* WRITTEN PROBLEM: Nothing but the lines from the line that contains "CROWN_TOP + GAP, False)" through the line that contains "before = set(bpy.data.objects)" should appear in the output, each reproduced exactly.

BEGIN PROVIDED DATA

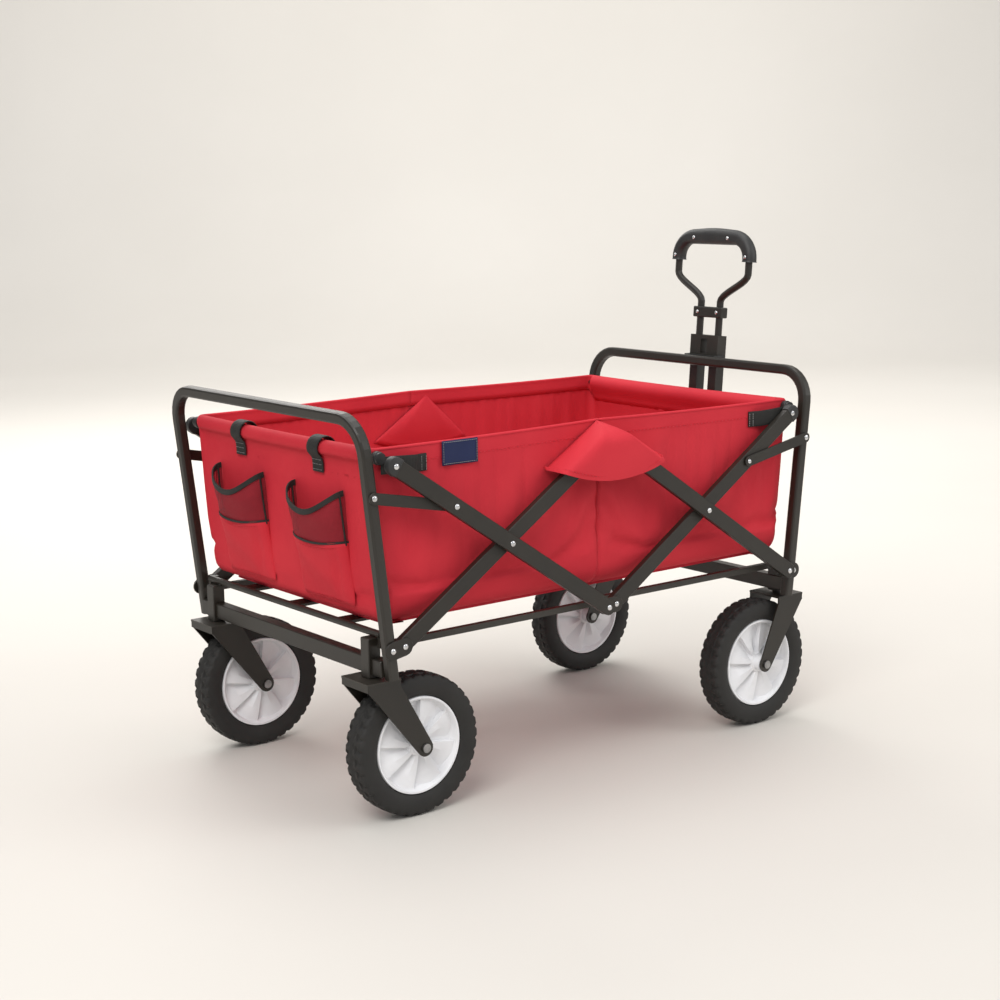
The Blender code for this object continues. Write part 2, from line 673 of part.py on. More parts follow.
def main():
    global PARTS, WAGON
    clear_scene()
    PARTS = bpy.data.collections.new("folding_camp_wagon")
    bpy.context.scene.collection.children.link(PARTS)
    WAGON = bpy.data.objects.new("wagon", None)
    WAGON.location = (CENTRE_X, 0, 0)
    PARTS.objects.link(WAGON)

    make_chassis("rear_chassis", REAR_POST_X, REAR_BEAM_X, CROWN_TOP + GAP, False)
    make_chassis("front_chassis", FRONT_POST_X, FRONT_BEAM_X, CROWN_TOP + 0.0030, True)
    for end, way in (("rear", -1), ("front", 1)):
        make_u_frame(f"{end}_u_frame", way)
        make_end_panel(f"{end}_panel", f"{end}_hem_rod", way)
        make_floor_pad(f"{end}_floor_pad", way)
    make_floor_frame("rear_floor_frame", -1, REAR_SLATS, REAR_SIDE_BAR)
    make_floor_frame("front_floor_frame", 1, [y + SLAT_SHIFT for y in REAR_SLATS], FRONT_SIDE_BAR)
    for side, word in ((1, "left"), (-1, "right")):
        make_wheel("rear", side, REAR_AXLE_X)
        make_wheel("front", side, FRONT_AXLE_X)
        make_fork(f"rear_fork_{word}", side, REAR_POST_X, REAR_AXLE_X, False)
        make_fork(f"caster_fork_{word}", side, FRONT_POST_X, FRONT_AXLE_X, True)
        make_scissors(side)
        make_side_panel(f"rear_side_panel_{word}", -1, side)
        make_side_panel(f"front_side_panel_{word}", 1, side)
        make_pocket(f"drink_pocket_{word}", side)
    make_handle()
    make_handle_mounts()


main()
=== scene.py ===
"""Looks for the folding camp wagon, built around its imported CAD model."""

import math

import bmesh
import bpy
from mathutils import Matrix, Vector


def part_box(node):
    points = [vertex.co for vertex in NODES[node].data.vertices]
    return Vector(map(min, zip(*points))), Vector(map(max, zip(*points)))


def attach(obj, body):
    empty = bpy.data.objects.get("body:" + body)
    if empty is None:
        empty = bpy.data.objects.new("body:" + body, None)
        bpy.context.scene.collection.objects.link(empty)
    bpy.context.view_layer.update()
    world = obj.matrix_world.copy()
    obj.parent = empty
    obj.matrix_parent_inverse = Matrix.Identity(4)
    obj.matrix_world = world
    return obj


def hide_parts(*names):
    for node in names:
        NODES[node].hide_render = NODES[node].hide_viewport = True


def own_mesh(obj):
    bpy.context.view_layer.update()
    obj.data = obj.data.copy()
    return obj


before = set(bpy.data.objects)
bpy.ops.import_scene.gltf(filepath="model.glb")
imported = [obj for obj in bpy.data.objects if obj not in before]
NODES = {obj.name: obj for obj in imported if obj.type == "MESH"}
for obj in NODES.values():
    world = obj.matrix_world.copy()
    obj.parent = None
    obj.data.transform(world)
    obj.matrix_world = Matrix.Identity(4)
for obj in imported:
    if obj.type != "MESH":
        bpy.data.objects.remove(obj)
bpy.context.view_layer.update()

# The middle of the scissor frame, which every X below is measured from
HUB_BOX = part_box("bottom_hub_left")
MIDDLE_X = (HUB_BOX[0].x + HUB_BOX[1].x) / 2

# Sizes repeated from the CAD, in metres
WHEEL_RADIUS = 0.1015
TYRE_HALF_WIDTH = 0.0210
RIM_RADIUS = 0.0697
WHEEL_Y = 0.2125
AXLE_X = {"rear": -0.3230, "front": 0.3476}
PIVOT_X, PIVOT_Z = 0.3670, 0.2570
HUB_X = 0.0115
ARM_RISE, OVERHANG = 0.1190, 0.2325
ARM_RUN = (PIVOT_X - HUB_X) / 2
ARM = math.hypot(ARM_RUN, ARM_RISE)
CROSS_X, CROSS_Z = (PIVOT_X + HUB_X) / 2, PIVOT_Z + ARM_RISE
TOP_X, TOP_Z = CROSS_X + OVERHANG * ARM_RUN / ARM, CROSS_Z + OVERHANG * ARM_RISE / ARM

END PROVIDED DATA

* RESPONSE TO THIS TASK:
    make_chassis("rear_chassis", REAR_POST_X, REAR_BEAM_X, CROWN_TOP + GAP, False)
    make_chassis("front_chassis", FRONT_POST_X, FRONT_BEAM_X, CROWN_TOP + 0.0030, True)
    for end, way in (("rear", -1), ("front", 1)):
        make_u_frame(f"{end}_u_frame", way)
        make_end_panel(f"{end}_panel", f"{end}_hem_rod", way)
        make_floor_pad(f"{end}_floor_pad", way)
    make_floor_frame("rear_floor_frame", -1, REAR_SLATS, REAR_SIDE_BAR)
    make_floor_frame("front_floor_frame", 1, [y + SLAT_SHIFT for y in REAR_SLATS], FRONT_SIDE_BAR)
    for side, word in ((1, "left"), (-1, "right")):
        make_wheel("rear", side, REAR_AXLE_X)
        make_wheel("front", side, FRONT_AXLE_X)
        make_fork(f"rear_fork_{word}", side, REAR_POST_X, REAR_AXLE_X, False)
        make_fork(f"caster_fork_{word}", side, FRONT_POST_X, FRONT_AXLE_X, True)
        make_scissors(side)
        make_side_panel(f"rear_side_panel_{word}", -1, side)
        make_side_panel(f"front_side_panel_{word}", 1, side)
        make_pocket(f"drink_pocket_{word}", side)
    make_handle()
    make_handle_mounts()


main()
=== scene.py ===
"""Looks for the folding camp wagon, built around its imported CAD model."""

import math

import bmesh
import bpy
from mathutils import Matrix, Vector


def part_box(node):
    points = [vertex.co for vertex in NODES[node].data.vertices]
    return Vector(map(min, zip(*points))), Vector(map(max, zip(*points)))


def attach(obj, body):
    empty = bpy.data.objects.get("body:" + body)
    if empty is None:
        empty = bpy.data.objects.new("body:" + body, None)
        bpy.context.scene.collection.objects.link(empty)
    bpy.context.view_layer.update()
    world = obj.matrix_world.copy()
    obj.parent = empty
    obj.matrix_parent_inverse = Matrix.Identity(4)
    obj.matrix_world = world
    return obj


def hide_parts(*names):
    for node in names:
        NODES[node].hide_render = NODES[node].hide_viewport = True


def own_mesh(obj):
    bpy.context.view_layer.update()
    obj.data = obj.data.copy()
    return obj


before = set(bpy.data.objects)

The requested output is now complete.